Reichsstadt Gelnhausen

Territorium im Heiligen Römischen Reich

Die Reichsstadt Gelnhausen war eine staufische Gründung und existierte formal bis zum Reichsdeputationshauptschluss.


Territorium im Heiligen Römischen Reich
Gelnhausen
Wappen
Karte
Modell der Reichsstadt im 13. Jahrhundert. Dargestellt nur Häuser die nachgewiesen sind. Die reale Bebauung war dichter.
Herrschaftsform Reichsstadt
Herrscher/
Regierung
Zwei Bürgermeister
Heutige Region/en DE-HE
Reichstag Reichsstädtisches Kollegium
Reichskreis Oberrheinischer Reichskreis
Hauptstädte/
Residenzen
Gelnhausen
Konfession/
Religionen
lutherisch (nach 1539)
Sprache/n Deutsch
Einwohner 3.500 bis 4.000[1]
Aufgegangen in Landgrafschaft Hessen-Kassel
Siehe auch Geschichte der Stadt Gelnhausen
Umgebungskarte
Koordinaten: 50° 12′ 11,3″ N, 9° 11′ 26,8″ O

Gründung Bearbeiten

 
Stadtgründer Kaiser Friedrich (Barbarossa)

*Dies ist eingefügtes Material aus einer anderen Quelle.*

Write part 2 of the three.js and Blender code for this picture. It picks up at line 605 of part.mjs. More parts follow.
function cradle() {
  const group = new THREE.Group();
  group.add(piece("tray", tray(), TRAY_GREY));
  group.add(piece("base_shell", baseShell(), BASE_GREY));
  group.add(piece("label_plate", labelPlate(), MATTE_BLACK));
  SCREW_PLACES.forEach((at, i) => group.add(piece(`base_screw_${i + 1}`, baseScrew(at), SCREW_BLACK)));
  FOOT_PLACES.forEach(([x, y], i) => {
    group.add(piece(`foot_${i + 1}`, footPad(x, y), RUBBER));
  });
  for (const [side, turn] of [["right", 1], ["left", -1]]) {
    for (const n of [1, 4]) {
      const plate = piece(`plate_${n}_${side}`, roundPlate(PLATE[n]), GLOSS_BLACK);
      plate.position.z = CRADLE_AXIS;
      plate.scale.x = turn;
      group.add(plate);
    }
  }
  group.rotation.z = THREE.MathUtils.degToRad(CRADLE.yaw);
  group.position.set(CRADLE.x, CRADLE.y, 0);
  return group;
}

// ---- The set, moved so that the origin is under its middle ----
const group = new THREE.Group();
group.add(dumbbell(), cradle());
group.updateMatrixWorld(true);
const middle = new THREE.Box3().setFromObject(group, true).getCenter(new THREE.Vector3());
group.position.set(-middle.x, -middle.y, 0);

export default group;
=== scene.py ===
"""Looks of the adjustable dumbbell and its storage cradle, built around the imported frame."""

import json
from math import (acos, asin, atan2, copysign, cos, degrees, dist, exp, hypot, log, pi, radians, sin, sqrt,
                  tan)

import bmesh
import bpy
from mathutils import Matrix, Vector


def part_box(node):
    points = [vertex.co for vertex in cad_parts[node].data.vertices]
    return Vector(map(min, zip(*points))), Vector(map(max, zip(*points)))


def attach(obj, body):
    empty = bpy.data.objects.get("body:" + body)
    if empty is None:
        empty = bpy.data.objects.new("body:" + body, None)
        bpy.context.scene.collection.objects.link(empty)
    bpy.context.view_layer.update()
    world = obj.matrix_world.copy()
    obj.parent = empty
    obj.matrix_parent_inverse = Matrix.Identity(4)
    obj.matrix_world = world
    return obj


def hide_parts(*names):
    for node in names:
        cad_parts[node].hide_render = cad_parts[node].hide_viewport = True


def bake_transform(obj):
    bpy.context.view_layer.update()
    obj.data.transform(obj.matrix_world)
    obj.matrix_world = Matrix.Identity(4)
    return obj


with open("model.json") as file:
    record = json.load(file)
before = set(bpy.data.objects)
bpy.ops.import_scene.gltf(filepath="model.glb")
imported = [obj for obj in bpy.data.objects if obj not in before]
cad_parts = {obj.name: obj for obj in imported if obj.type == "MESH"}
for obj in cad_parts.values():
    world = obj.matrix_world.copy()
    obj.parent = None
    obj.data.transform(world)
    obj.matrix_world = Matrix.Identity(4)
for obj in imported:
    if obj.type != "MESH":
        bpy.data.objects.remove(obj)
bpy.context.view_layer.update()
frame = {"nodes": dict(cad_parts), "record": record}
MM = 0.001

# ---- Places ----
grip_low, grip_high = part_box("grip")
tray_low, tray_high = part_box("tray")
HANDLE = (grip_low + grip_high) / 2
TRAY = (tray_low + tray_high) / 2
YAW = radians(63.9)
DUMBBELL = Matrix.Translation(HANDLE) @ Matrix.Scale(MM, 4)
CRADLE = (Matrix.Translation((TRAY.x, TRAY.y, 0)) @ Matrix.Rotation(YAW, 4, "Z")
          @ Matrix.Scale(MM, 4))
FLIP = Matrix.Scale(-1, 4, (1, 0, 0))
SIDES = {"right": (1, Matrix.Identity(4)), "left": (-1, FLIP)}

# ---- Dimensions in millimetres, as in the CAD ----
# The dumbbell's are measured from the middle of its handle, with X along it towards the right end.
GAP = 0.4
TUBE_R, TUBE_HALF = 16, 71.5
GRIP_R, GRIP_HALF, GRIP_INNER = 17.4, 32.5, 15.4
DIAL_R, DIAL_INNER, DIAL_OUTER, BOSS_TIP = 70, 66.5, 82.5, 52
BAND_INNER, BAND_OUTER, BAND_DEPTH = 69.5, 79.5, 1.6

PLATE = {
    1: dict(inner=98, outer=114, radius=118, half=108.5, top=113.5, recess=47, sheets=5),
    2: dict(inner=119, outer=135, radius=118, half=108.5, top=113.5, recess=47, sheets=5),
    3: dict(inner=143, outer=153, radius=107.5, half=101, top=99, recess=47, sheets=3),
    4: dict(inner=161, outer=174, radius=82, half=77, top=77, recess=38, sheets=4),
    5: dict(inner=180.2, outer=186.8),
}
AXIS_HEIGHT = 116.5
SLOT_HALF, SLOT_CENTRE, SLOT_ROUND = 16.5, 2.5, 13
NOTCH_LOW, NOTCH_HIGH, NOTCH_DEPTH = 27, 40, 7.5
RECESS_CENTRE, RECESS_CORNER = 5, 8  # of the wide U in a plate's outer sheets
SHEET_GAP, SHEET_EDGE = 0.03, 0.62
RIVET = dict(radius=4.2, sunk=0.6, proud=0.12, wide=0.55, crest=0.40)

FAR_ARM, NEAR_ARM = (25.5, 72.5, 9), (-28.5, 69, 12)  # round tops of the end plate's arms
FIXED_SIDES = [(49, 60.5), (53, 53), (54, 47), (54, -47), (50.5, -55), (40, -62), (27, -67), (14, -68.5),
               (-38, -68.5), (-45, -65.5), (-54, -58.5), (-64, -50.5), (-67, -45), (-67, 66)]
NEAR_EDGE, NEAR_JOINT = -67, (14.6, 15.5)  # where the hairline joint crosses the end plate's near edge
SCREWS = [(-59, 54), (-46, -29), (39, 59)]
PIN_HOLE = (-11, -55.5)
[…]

Gelnhausen lag verkehrsgünstig an der Via Regia, der Handelsstraße von Frankfurt am Main nach Leipzig, und war auch militärstrategisch günstig am Austritt der Kinzig aus der Enge zwischen Spessart und Vogelsberg zum Rhein-Main-Gebiet gelegen, so dass dieser Durchgang hier leicht gesperrt werden konnte. Gelnhausen war einer der vier städtischen Stützpunkte kaiserlicher Macht im Bereich der Wetterau neben Frankfurt am Main, Wetzlar und Friedberg.

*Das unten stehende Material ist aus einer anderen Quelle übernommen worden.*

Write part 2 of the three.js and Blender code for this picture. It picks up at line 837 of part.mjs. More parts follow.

Die Stadt wurde am 25. Juli 1170 durch Kaiser Friedrich I. (Barbarossa) gegründet und ihr damit ein Stadtrecht gegeben. Errichtet wurde sie als geplante Stadtanlage. Drei Dörfer am Hang nördlich der Kinzig wurden einbezogen, eines davon war „Gelnhausen“. Die Stadt wurde mit Zoll- und Rechtsprivilegien ausgestattet. Die Gerichtsbarkeit behielt sich der Kaiser vor.[2] Rechtlich von der Stadt völlig getrennt war die Kaiserpfalz Gelnhausen und die sie unmittelbar umgebende Siedlung. Sie gehörten nicht zur Stadt.[3]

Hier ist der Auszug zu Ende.